Review: Tim Burton's 'Dark Shadows' is More Fun Than It is Funny
by Jeremy Kirk
May 11, 2012
It’s safe to say Tim Burton is comfortable where he’s at in his career. If we would have heard 20 years ago - even 10 - he was redoing “Dark Shadows”, the 1960's soap opera about vampires, ghosts, and all things supernatural, we never would have imagined something more sinister than Johnny Depp overacting in white makeup or Burton spitting every color in the rainbow at a macabre world. Like Poe written in Crayola, Dark Shadows takes the cheesy, chintzy nature of the series and revamps it for broad comedy. Though it's entertaining through and through, the comedy doesn't quite work when it's supposed to, and Burton's dreams of recreating the show for mass audiences are sadly washed away in a river of colorful Skittle puke.
In the film, Depp's Barnabis Collins, a wealthy playboy in the 18th century, makes the grave error of crossing a witch, Angelique played by Eva Green. He breaks her heart by falling for another woman, and Angelique kills his beloved, turns him into a vampire, and buries him in a tomb. Over 200 years later, Collins becomes freed, and he finds the shipping town of Collinsport, which his family had established, is not the only thing that has changed.
Burton takes great care in making it obvious to you that Collins is a fish out of water. An 18th century vampire awaking into free love-era 1970's is ripe for comedy, but the director seems only content with showing us lava lamps and peace signs. Burton is a director who injects a certain culture into every one of his films. While Edward Scissorhands was a suburban nightmare from the 60's, Burton didn't race out The Beatles' LPs and Ed Sullivan clips. But Dark Shadows is set it a version of our world, not one of its own, and the cultural references he drops in hit with a Friedberg-Seltzer thud. Okay, it's not that bad, but you worry that it could. Prat falls, obvious set-ups and deliveries, and the most awkward sex scene this side of "True Blood," and a whole, helluva lot tamer, and you realize you should be laughing more than you are. At least that's the intent.
The Burton-style machine is fully on deck for this one, as well as Burton taking the time to reference styles, gags, and even lines from his earlier works. A scene with a ghost in bed sheets can't help but call back to Beetlejuice, and you swear Eva Green is mimicking Lisa Marie in the way she moves in skin-tight dresses. But unlike Burton's film before this, Alice in Wonderland, the Dark Shadows atmosphere, cliffs and forests and manors and all, plays better to his style. Instead of being distracted by the environment, you're kind of enraptured by it. Add the quirky and motley crue - typo intended - and the film, as a whole, becomes amusing.

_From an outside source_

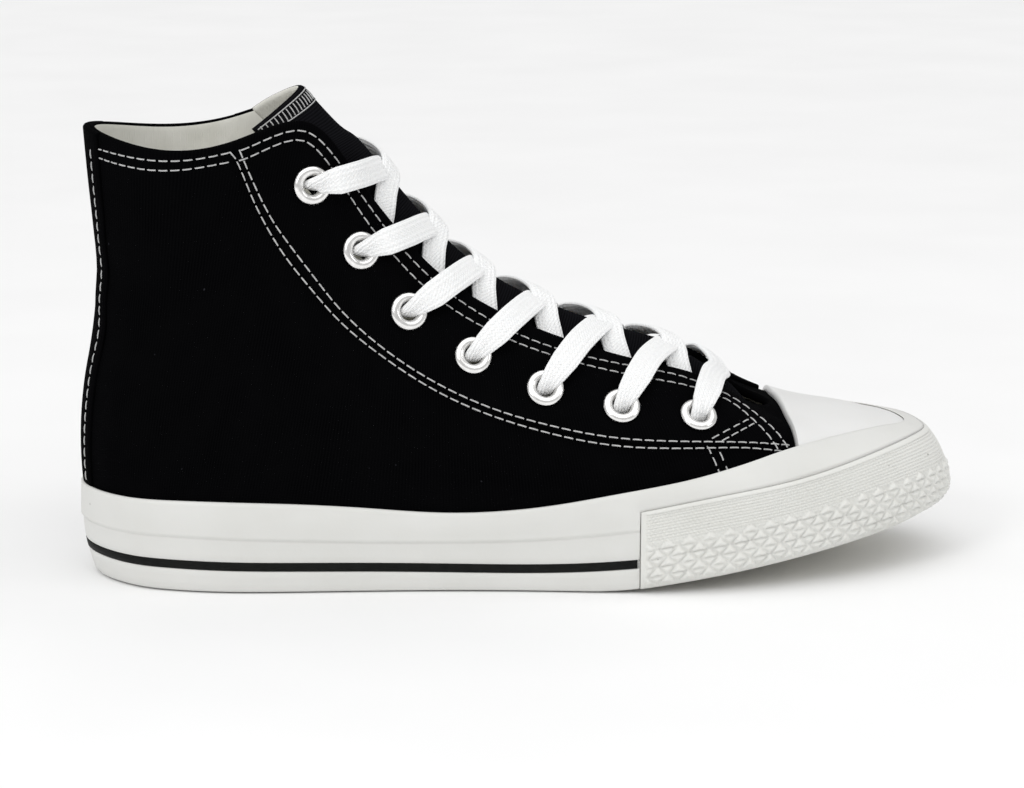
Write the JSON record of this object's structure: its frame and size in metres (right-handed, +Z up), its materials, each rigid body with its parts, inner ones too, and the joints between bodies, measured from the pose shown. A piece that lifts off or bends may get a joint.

Tim Burton knows how to have a good time. I am convinced of this. Though his fumbling and shy persona is what we perceive from the man, you can tell when he's having fun. It's in his work. It's the way his characters come alive, at least the ones we don't want to kill when they're doing a stupid dance. When the worlds he creates aren't obnoxiously awful, they have a way of sinking their teeth into us. We go away to Tim Burton Land for a couple of hours, and more often than not, it's a fine example of escapism. Dark Shadows is no different.
Johnny Depp found his footing a long time ago, thanks in large part to Burton, and his Collins is a rampantly violent - He has no qualms with ripping out throats of the innocent, which Burton doesn't care to shy away from showing. - yet melodramatic figure of old. Depp drowns himself in the part, and why should we expect any different from the man who turned Keith Richards into a pirate?

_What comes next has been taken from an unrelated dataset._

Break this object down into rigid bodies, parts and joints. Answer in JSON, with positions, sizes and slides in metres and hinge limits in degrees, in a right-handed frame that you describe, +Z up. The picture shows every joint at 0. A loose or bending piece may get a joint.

But it's the supporting cast who really bring the whole picture to life. Green, though Lisa Marie in appearance and stature, is having a blast as the nefarious Angelique, a witch who knows she's doing evil and doesn't give a damn. She steps up her game greatly in the film's back half when Angelique decides to take out the whole Collins clan for good. Jackie Earle Haley does a fine, comedic job as the oft-drunk groundskeeper to Collinwood Manor and quickly becomes one of the more continually funny aspects to the film. Michelle Pfeiffer as the present-day matron to the Collins estate shows us why we loved her so much. She brings out the seduction of Selina Kyle more than a few times here and still delivers some of the best timing when it comes to comedy and overall reaction to her fellow players. Someone get this woman a starring role again. Burton regulars like Helena Bonham Carter and Christopher Lee do a fine job, though Chloe Grace Moretz as a rebellious teenager is basic - She's not a veteran actor. She's excused.
Dark Shadows plays on all the "charm" of the 1960's series, but the dial-tilt to the broad comedy side wasn't the best choice Tim Burton has ever made in his career. It's the movie's selling point, and it doesn't work. That's a big problem, one the film has a hard time getting over. Fortunately for it, and us, Burton's palette works fine with the story and the characters required of it. Depp is front and center, but it's the collective of fine actors handling of such colorfully charged characters that pushes the film into recommendation territory. It's unfortunate you can't say Dark Shadows is funny, because it sure is fun to watch.